## WHAT TO WORK ON
Out of the lines below, please list those that hold the string "object".

- - - - - - -

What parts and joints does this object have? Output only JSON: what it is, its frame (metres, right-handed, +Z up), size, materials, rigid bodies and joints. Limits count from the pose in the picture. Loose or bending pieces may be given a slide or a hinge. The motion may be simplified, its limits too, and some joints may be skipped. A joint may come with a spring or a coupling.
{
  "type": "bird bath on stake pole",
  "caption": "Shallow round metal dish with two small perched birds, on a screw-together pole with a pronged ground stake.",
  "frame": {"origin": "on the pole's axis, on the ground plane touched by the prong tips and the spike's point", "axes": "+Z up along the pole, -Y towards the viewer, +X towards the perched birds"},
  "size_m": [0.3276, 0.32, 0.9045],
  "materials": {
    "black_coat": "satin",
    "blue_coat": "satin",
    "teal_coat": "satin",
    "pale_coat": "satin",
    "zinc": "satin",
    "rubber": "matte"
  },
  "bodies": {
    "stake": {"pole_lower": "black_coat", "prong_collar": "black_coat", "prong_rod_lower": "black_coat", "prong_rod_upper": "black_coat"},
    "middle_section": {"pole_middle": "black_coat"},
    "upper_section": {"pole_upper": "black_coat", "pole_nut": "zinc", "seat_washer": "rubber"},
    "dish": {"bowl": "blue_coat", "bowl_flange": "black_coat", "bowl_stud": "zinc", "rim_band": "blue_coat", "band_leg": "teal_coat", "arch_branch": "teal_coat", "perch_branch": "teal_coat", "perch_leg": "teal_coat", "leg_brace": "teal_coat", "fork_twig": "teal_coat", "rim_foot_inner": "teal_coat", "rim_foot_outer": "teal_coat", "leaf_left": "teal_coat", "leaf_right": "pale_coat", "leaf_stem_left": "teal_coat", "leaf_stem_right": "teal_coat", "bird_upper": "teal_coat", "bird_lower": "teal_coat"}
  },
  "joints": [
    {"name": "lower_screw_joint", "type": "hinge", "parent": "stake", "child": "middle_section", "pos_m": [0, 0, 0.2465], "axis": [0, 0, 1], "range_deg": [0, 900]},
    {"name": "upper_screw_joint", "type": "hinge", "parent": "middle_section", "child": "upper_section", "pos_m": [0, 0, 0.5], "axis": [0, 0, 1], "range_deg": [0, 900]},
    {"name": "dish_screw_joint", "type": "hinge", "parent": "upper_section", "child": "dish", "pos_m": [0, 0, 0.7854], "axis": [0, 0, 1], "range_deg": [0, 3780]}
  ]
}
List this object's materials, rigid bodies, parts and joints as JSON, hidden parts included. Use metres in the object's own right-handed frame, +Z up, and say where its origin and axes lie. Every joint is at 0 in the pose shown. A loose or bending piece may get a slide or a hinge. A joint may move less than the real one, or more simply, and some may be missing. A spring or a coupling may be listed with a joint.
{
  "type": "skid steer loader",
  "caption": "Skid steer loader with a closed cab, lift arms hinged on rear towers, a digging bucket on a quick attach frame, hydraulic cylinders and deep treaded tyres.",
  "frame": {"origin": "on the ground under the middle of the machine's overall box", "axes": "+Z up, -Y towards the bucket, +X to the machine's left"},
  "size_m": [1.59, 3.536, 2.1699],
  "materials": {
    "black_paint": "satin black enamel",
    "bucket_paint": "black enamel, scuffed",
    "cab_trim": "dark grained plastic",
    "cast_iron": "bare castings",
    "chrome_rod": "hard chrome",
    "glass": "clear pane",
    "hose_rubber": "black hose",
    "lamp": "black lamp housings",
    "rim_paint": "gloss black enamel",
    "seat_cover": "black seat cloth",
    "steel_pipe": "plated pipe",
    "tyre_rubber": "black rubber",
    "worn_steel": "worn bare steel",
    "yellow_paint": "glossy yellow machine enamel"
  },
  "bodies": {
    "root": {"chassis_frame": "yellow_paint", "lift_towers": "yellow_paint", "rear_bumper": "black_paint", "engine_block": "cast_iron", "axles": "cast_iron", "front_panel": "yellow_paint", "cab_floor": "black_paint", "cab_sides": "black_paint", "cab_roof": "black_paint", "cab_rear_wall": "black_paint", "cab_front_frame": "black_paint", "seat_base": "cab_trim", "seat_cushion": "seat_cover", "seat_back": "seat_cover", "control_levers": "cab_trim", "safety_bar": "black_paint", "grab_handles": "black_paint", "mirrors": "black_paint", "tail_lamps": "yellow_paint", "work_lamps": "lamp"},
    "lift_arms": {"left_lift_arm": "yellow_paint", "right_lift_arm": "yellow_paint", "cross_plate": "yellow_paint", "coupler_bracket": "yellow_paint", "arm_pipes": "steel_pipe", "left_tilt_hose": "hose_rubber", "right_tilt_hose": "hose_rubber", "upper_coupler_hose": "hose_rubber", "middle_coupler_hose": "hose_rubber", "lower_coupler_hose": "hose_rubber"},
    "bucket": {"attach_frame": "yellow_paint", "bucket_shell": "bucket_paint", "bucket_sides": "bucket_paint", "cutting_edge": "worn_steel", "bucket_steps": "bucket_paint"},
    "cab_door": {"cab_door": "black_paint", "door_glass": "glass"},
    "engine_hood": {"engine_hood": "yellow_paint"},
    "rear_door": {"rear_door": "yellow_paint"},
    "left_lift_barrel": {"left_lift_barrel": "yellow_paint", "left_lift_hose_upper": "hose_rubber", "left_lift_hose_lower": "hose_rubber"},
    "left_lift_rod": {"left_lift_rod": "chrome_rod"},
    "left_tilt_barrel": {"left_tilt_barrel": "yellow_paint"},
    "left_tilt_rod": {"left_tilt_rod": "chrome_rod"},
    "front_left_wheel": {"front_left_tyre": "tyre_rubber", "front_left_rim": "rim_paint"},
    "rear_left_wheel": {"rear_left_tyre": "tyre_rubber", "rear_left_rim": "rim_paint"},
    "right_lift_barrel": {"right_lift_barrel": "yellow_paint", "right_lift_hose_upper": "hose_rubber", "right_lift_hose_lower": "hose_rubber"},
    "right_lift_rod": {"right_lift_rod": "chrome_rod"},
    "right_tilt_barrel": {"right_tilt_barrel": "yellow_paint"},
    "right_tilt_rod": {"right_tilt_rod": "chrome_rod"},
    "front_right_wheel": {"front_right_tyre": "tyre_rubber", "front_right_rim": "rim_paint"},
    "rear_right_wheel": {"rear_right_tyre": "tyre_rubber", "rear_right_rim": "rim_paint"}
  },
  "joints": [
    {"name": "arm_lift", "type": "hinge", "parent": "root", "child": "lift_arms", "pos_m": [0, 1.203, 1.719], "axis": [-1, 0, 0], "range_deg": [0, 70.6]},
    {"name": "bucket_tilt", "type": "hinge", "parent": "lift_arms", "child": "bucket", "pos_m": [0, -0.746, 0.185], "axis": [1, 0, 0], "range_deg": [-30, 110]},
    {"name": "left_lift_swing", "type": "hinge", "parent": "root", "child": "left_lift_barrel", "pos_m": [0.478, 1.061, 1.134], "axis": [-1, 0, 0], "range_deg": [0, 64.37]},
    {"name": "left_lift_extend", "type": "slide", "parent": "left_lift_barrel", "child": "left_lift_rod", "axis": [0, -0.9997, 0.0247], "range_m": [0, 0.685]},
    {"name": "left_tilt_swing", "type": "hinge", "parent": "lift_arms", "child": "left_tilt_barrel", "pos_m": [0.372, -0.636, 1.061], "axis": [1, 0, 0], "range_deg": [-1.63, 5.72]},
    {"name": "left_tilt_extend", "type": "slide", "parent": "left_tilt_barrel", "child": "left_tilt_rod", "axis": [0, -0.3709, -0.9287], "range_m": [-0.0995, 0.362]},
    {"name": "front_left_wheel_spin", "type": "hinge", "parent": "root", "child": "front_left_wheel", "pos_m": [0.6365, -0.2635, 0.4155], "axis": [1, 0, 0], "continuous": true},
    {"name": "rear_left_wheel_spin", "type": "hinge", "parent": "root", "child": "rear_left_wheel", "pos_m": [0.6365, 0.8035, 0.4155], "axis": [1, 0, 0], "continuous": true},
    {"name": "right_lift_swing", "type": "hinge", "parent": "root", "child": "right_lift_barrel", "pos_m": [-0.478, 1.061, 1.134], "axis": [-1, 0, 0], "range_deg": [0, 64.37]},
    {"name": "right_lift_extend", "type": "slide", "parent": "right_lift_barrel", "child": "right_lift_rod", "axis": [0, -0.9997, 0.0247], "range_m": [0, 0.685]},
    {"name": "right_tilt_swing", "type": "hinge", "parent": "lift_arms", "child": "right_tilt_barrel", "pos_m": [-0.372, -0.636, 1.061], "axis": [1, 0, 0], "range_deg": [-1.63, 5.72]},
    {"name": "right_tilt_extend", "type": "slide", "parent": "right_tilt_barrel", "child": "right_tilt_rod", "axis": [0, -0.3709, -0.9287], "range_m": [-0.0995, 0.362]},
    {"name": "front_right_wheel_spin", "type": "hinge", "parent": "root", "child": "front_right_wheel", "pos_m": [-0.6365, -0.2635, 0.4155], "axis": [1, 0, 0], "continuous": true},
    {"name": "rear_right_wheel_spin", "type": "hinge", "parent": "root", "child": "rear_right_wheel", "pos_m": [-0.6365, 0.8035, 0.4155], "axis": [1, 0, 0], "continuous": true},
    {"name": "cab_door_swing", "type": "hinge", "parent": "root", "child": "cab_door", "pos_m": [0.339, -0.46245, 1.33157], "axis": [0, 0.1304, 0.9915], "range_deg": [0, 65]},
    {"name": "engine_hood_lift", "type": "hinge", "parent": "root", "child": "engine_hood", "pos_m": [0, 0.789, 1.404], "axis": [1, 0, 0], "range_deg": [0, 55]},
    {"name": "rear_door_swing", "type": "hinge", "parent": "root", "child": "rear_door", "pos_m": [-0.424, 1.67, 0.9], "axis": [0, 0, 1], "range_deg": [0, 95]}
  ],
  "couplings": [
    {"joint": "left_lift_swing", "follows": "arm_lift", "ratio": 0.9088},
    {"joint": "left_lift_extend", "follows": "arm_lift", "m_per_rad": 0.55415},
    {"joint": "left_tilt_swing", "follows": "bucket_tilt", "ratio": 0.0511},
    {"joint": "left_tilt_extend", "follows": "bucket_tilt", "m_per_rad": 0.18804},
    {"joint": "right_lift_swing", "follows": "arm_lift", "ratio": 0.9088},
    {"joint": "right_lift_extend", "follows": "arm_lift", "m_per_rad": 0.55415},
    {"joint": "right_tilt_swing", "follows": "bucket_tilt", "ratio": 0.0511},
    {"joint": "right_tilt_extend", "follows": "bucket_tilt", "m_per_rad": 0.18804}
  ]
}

- - - - - - -

## RESPONSE TO THE EXERCISE
What parts and joints does this object have? Output only JSON: what it is, its frame (metres, right-handed, +Z up), size, materials, rigid bodies and joints. Limits count from the pose in the picture. Loose or bending pieces may be given a slide or a hinge. The motion may be simplified, its limits too, and some joints may be skipped. A joint may come with a spring or a coupling.
List this object's materials, rigid bodies, parts and joints as JSON, hidden parts included. Use metres in the object's own right-handed frame, +Z up, and say where its origin and axes lie. Every joint is at 0 in the pose shown. A loose or bending piece may get a slide or a hinge. A joint may move less than the real one, or more simply, and some may be missing. A spring or a coupling may be listed with a joint.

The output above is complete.